Psychische Belastungen sind in unserer Gesellschaft weit verbreitet, doch oft wissen Betroffene und ihre Angehörigen nicht, wie sie mit ihrer Situation umgehen sollen. Der Dachverband Gemeindepsychiatrie e.V. hat mit Förderung des Bundesgesundheitsministeriums die Plattform OBEON (Orientierung und Beratung Online) ins Leben gerufen, um Menschen in seelischen Belastungssituationen schnell und effizient zu unterstützen und ihnen den Zugang zu den richtigen Hilfsangeboten zu erleichtern. Das Besondere: Das Angebot wurde von Betroffenen, Angehörigen und psychosozialen wie psychiatrischen Fachkräften gleichberechtigt entwickelt. In der Psychiatrie nennt man diesen inklusiven Ansatz Trialog.
Aktuelle Herausforderungen und die Relevanz von OBEON
Die Arbeit mit Menschen in seelischen Belastungssituationen hat gezeigt, dass viele Menschen nicht verstehen, was mit ihnen oder ihren Angehörigen passiert, und sich oft überwältigt und orientierungslos fühlen. Trotz einer Vielzahl von Hilfsangeboten finden sich viele in ihrer subjektiven Belastungssituation nicht zurecht, was zu einer weiteren Verschlechterung ihres Zustands führen kann.
Ein weiteres zentrales Problem ist die lange Wartezeit auf psychotherapeutische Behandlungen. In vielen Fällen müssen Menschen mehrere Monate warten, bevor sie eine dringend benötigte Therapie beginnen können. Diese Wartezeit kann die Belastungssituation verschärfen und zu einer Verschlimmerung der Symptome bis hin zur Suizidalität führen.
Zudem haben viele Menschen Angst davor, als „psychiatrisch“ eingestuft zu werden. Diese Furcht führt dazu, dass sie keine Hilfe in Anspruch nehmen, obwohl sie dringend Unterstützung benötigen. Dies zeigt, wie wichtig es ist, alternative Wege zur Unterstützung anzubieten, die den Betroffenen eine sichere und weniger stigmatisierende Umgebung bieten.
Niederschwellige und anonyme Beratung
OBEON wurde entwickelt, um genau diese Lücken zu schließen. Die Online-Plattform bietet eine niederschwellige, anonyme und flexible Möglichkeit, Orientierung und Beratung zu finden. Betroffene können sich über verschiedene psychische Belastungssituationen informieren und werden dabei unterstützt, die für sie passende Hilfe zu finden – ohne monatelange Wartezeiten und ohne das Stigma, das mit traditionellen psychiatrischen Angeboten verbunden sein kann.

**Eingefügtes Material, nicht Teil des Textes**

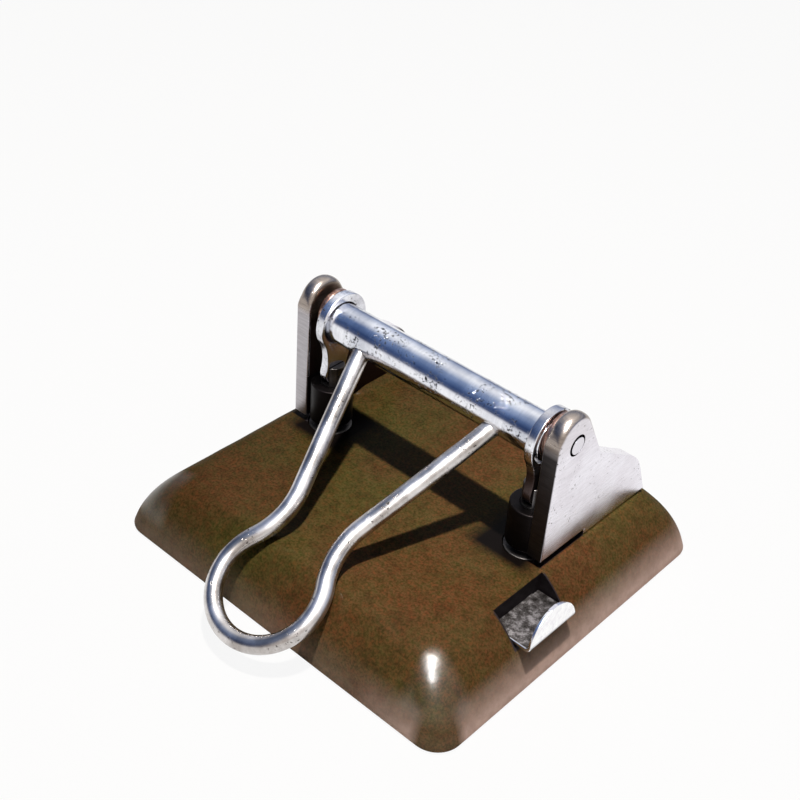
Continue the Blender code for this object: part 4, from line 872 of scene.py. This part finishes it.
def handle_half():
    """Right half of the wire's middle line as (x, distance from the barrel)."""
    loop_centre = LOOP_LENGTH - LOOP_RADIUS
    waist_x = LOOP_WAIST + WAIST_RADIUS
    centres = WAIST_RADIUS + LOOP_RADIUS
    waist_distance = loop_centre - math.sqrt(centres ** 2 - waist_x ** 2)
    meet = math.asin((loop_centre - waist_distance) / centres)
    waist = arc((waist_x, waist_distance), WAIST_RADIUS, math.pi + LEG_SPREAD, math.pi - meet, 2.5)
    loop = arc((0, loop_centre), LOOP_RADIUS, -meet, math.pi / 2, 3)[1:]
    start_x = waist[0, 0] + (waist[0, 1] - LEG_FOOT) * math.tan(LEG_SPREAD)
    leg = np.linspace((start_x, LEG_FOOT), waist[0], 40)[:-1]
    return np.vstack([leg, waist, loop])


TILT = handle_tilt()
HANDLE_NORMAL = np.array((0, math.sin(TILT), -math.cos(TILT)))


def on_handle(points):
    """(x, distance) on the handle's plane to xyz."""
    x, distance = points.T
    return np.stack([x, BARREL[1] - distance * math.cos(TILT), BARREL[2] - distance * math.sin(TILT)], -1)


half = handle_half()
path = on_handle(np.vstack([half, half[-2::-1] * (-1, 1)]))
wire = skin("bent_wire_handle", swept(path, HANDLE_NORMAL, WIRE_RADIUS, 36))
dress(wire, "wire_handle", wire_steel)
print("handle tilt", round(math.degrees(TILT), 2), "degrees")

# %% [markdown]
# The barrel is turned from bar with a thinner journal at each end. The journals stand 1.9 mm off its
# middle, which is what lifts the punches, so they are turned about the pivot's own line and joined on. Then
# the legs' holes are cut along the legs.

# %% Barrel with its journals
JOURNAL_RADIUS, JOURNAL_LENGTH = 2.35, 10.5


def make_barrel():
    """Barrel and journals in one, with a slanting hole for each leg."""
    body = rounded_profile(BARREL_RADIUS, -BARREL_HALF, BARREL_HALF, 0.5)
    barrel = skin("turned_barrel", turned(BARREL, "X", body))
    journals = []
    for side in SIDES:
        low, high = sorted((side * (EAR_OUTER - JOURNAL_LENGTH), side * (EAR_OUTER - 0.03)))
        profile = rounded_profile(JOURNAL_RADIUS, low, high, 0.06)
        journals.append(skin("tool", turned((0, *PIVOT), "X", profile, 64)))
    carve(barrel, journals, "UNION")
    holes = []
    for side in SIDES:
        foot, further = on_handle(half[[0, 12]] * (side, 1))
        along = (further - foot) / np.linalg.norm(further - foot)
        line = foot + along * np.linspace(-0.2, 14, 8)[:, None]
        holes.append(skin("tool", swept(line, HANDLE_NORMAL, LEG_HOLE_RADIUS, 48)))
    carve(barrel, holes)
    return dress(barrel, "shaft_barrel", turned_steel)


make_barrel()

# %% [markdown]
# Each strap is pressed from plate: a large eye round the barrel and a small one in the punch's slotted
# head, with hollow flanks between. Four circles make the outline. A flank's centre is found from its
# distances to both eyes.

# %% Straps
RING = (4.8, 50.6)
RING_RADIUS = 8.3
SMALL_EYE = (2.4, 36.2)
SMALL_RADIUS = 3.8
FLANK = 12.0
EYE_RADIUS = 5.85
EYE_RELIEF = 0.5565
STRAP_HALF = 1.3
PIN_RADIUS = 1.2


def circle_meeting(first, first_distance, second, second_distance, side):
    """The point at two given distances from two centres, on one side of the line between them."""
    first, second = np.asarray(first), np.asarray(second)
    gap = np.linalg.norm(second - first)
    along = (first_distance ** 2 - second_distance ** 2 + gap ** 2) / (2 * gap)
    across = math.sqrt(first_distance ** 2 - along ** 2)
    forward = (second - first) / gap
    return first + forward * along + np.array((-forward[1], forward[0])) * across * side


def strap_outline():
    """Large eye, front flank, small eye and rear flank, each arc ending where the next begins."""

    def facing(centre, point):
        return math.atan2(point[1] - centre[1], point[0] - centre[0])

    turn = 2 * math.pi
    rear, front = (circle_meeting(RING, RING_RADIUS + FLANK, SMALL_EYE, SMALL_RADIUS + FLANK, side)
                   for side in (1, -1))
    large = arc(RING, RING_RADIUS, facing(RING, rear), facing(RING, front) % turn)
    down = arc(front, FLANK, facing(front, RING), facing(front, SMALL_EYE))[1:]
    small = arc(SMALL_EYE, SMALL_RADIUS, facing(SMALL_EYE, front) % turn, turn + facing(SMALL_EYE, rear))[1:]
    up = arc(rear, FLANK, facing(rear, SMALL_EYE) % turn, facing(rear, RING) % turn)[1:-1]
    return np.vstack([large, down, small, up])


def eye_cutter(x):
    """The barrel's hole, let out forward, with its edges broken at both faces."""
    front = arc((BARREL[1] - EYE_RELIEF, BARREL[2]), EYE_RADIUS, math.pi / 2, 1.5 * math.pi, 4)
    rear = arc(BARREL[1:], EYE_RADIUS, -math.pi / 2, math.pi / 2, 4)
    ring = np.vstack([front, rear])
    normal = outward_normals(ring)
    levels = [(-2.3, 1.0), (-1.1, 0), (1.1, 0), (2.3, 1.0)]
    return np.array([np.hstack([np.full((len(ring), 1), x + level), ring + normal * flare])
                     for level, flare in levels])


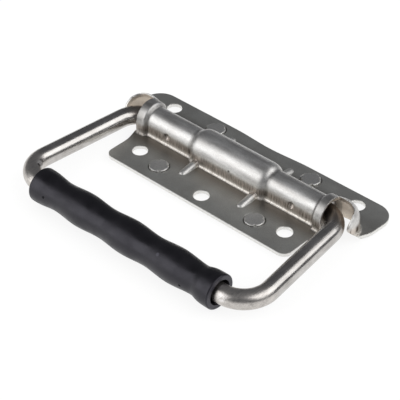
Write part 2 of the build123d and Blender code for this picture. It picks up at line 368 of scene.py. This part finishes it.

Das Projekt möchte auch die Gesellschaft und Politik auf die dringende Notwendigkeit aufmerksam machen, alternative Unterstützungsmöglichkeiten wie OBEON zu fördern und zu integrieren. Die Digitalisierung im Bereich der psychischen Gesundheit bietet enorme Potenziale, um die Versorgungslage zu verbessern und den Betroffenen den Zugang zu den richtigen Hilfsangeboten zu erleichtern.
Bis Oktober 2024 hat OBEON bereits 560 Nutzerinnen und Nutzer unterstützt, dabei wurden 13.000 Chatnachrichten empfangen und 700 Einzeltermine abgehalten. Diese stetige Zunahme der Nutzung zeigt die wachsende Bedeutung von digitalen Angeboten im psychosozialen Hilfesystem.